The server must be violating the NFS protocol spec.

> Experiment:
> 1) Booted the client with generic kernel from the distribution, 
>    single user mode.
> 2) Created some device, say zero (3,12) in /tmp
> 3) ls -al reports <...> 3, 12 /tmp/zero
> 4) On the server ls -al tmp/zero reports 0, 780 zero

So far, that looks normal to me.

> At this point everything should be OK, at least the device numbers are 
> right. 
> 
> 5) Go to lunch, after lunch:
> 
> 6) Oops! ls -al gives 0, 12 /tmp/zero on the client, 3, 12 tmp/zero on
>    the server. This is the problem I was writing.
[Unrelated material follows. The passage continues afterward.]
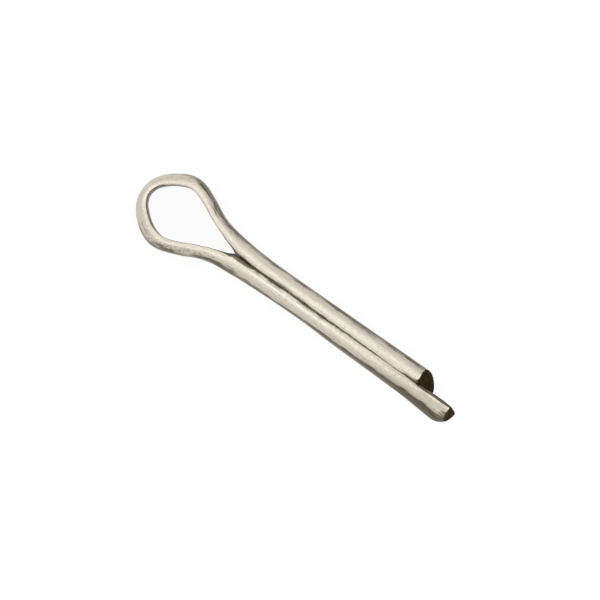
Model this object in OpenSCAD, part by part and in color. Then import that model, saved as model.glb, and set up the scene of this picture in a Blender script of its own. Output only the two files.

For mknod, the NFS client sends an NFS_CREATE call to the server
with the type bits set to "chr" or "blk" (device type) and one
longword of bits representing the client's dev_t value.

The NFS serve is obligated to treat that longword as opaque,
and return that same value on later getattr calls, even if
that value has no meaning as a device node to the server.

> My impression is that OSF1 converts the numbers into its own format
> when doing some operations. I have no idea why it is doing that but
> the effect on NetBSD was disastrous. I can not change much in OSF1
> kernel, it is probably DEC's proprietary code but I can change the way
> NetBSD sees the devices. For the reference, I have 
> 
> DEC OSF/1 V2.1 (Rev. 250); Wed Nov  9 20:01:58 EST 1994 
> DEC OSF/1 V2.0 Worksystem Software (Rev. 240)

Presumably, if you make your NFS client use the same device node
format as your (broken) server, then you can avoid the bug.
Of course you realize that's a total hack...

The folks at DEC should be pestered about this.

Note that this would mean they can not serve diskless SunOS 4.1.3
clients, because they will have the same device node problem.
Perhaps you could submit a bug report against OSF/1 serving a
SunOS 4.1.3 diskless client and get some attention...

Gordon